新型シビックタイプR登場を前に考える! シビックにとってのタイプRという存在は何か?

■B16Bという特別なエンジン

 パワーユニットはSiR系が積んでいるB16A型直列4気筒DOHCのVTECがベースだ。だが、エンジン型式が「B16B」に変わるほど大幅に手を加えている。ボア81.0mm、ストローク77.4mmで、排気量は1595ccだ。これは変わっていない。

 が、クラス最高の加速フィールと鋭いピックアップ、高回転域の痛快な伸びとパンチ力を実現するため、大幅に手を入れている。高回転に対応できるバルブシステムを採用し、吸気と排気抵抗も徹底的に低減した。また、フリクションの低減にも力を注いでいる。

 具体的には高回転化を実現するために、インテーク側のバルブスプリングは楕円断面の二重スプリングとした。バルブ軸径の一部を細軸化し、傘部をスリム化している。軽量コンパクトに設計しながら広開角/ハイリフトに対応する高強度を実現し、高回転域でのバルブ追従性も高めた。

 コンロッドも軽量化し、クランクシャフトは回転バランスに優れたフルバランサー8ウェイト仕様だ。ピストンは頭頂部を盛り上げ、圧縮比を10.4から10.8まで高めている。スカート部にモリブデンコートを施してフリクションを低減する手法も兄貴分のインテグラタイプRから受け継いだ。

 吸気系と排気系も抵抗を低減し、プリチャンバーの大型化とサイレンサーの内部構造の見直しによって流量を増大させた。きめ細かいチューニングにより、量産の自然吸気エンジンとしては世界トップレベルのリッター当たり出力116psを達成している。

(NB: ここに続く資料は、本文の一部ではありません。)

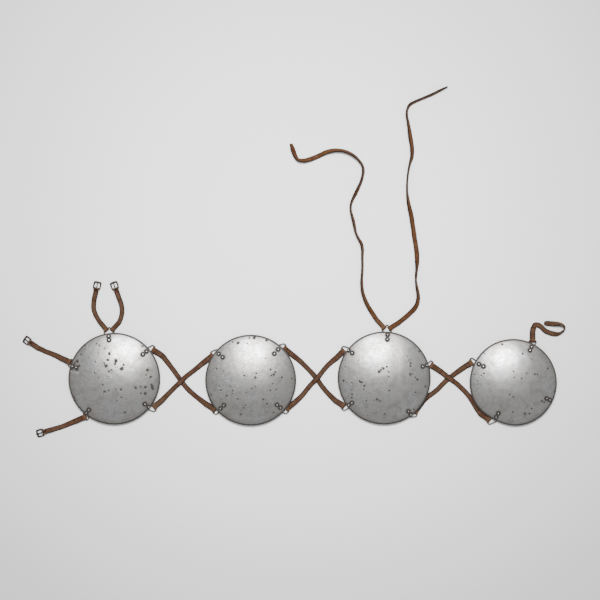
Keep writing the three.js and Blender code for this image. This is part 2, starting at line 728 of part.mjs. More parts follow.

 最高出力は185ps/8200rpmで、その気になれば8400rpmまで使うことが可能だ。最大トルクは表記では16.3kgm/7500rpmと高回転型だが、実用域のトルクは厚みがあって、扱いやすかった。

■エンジンを使い切れるシャシーとボディ

 意のままのハンドリングと優れた制動性能を実現するために低重心とロール剛性の向上を図っている。サスペンションはハードなセッティングとし、パフォーマンスロッドを用いてボディ剛性を高めた。

 ブレーキのディスクローターもサイズを上げている。タイヤはインテグラタイプRと同じ195/55R16だ。ハイグリップタイヤの装着に加え、トルク感応型のヘリカルLSDを採用し、ABSも専用セッティングとした。

 そのセッティングは、北海道の鷹栖プルービンググラウンドと栃木のテストコース、そして鈴鹿サーキットと筑波サーキットで行なっている。日本のサーキットで徹底的に鍛えられ、挙動を安定させるためにチンスポイラーの形状と高さにもメスを入れた。

 軽量化に力を入れたこともあり、走るたびにポテンシャルが上がっている。ちなみにエアコンなどはオプション設定だから、大幅な剛性アップを施してもノーマルのSiRより60kgほど軽い。

 正式発表は、97年8月だ。シビック生誕25周年を記念して発売された。販売価格は199万8000円である。当時、200万円以下でタイプRのオーナーになれるバーゲンプライスだった。

走りの楽しさにこだわる若者たちはシビックのタイプRに飛びつき、インテグラに続いてタイプRは2作ともヒットするのである。21世紀の今でも、初代のインテグラタイプRに次ぐ販売台数を記録しているのは、このEK9型シビックタイプRだ。

■21世紀のシビック事情

 21世紀になってもシビックは、シリーズの頂点にタイプRを頂いている。一時期、シビックは日本で販売を休止したが、2015年に第4世代のタイプRが姿を現している。究極のFFスポーツを掲げて開発され、発売前にはニュルブルクリンクサーキットの北コースでFFスポーツ最速タイムを叩き出した。

 2ℓの直列4気筒DOHC VTECにターボチャージャーを組み合わせ、刺激的な加速を見せつける。これ以降のタイプRは群を抜く速さを身につけ、コーナリング限界も大きく向上した。間もなくベールを脱ぐ最新作も痛快な走りと速さを見せるだろう。

 だが、公道で気持ちいい走りを目指した初代シビックタイプRは、使いきれる高性能が自慢だ。この魅力は今も色あせていない。だから中古車で乗りたい、と考える若者が増えているのだろう。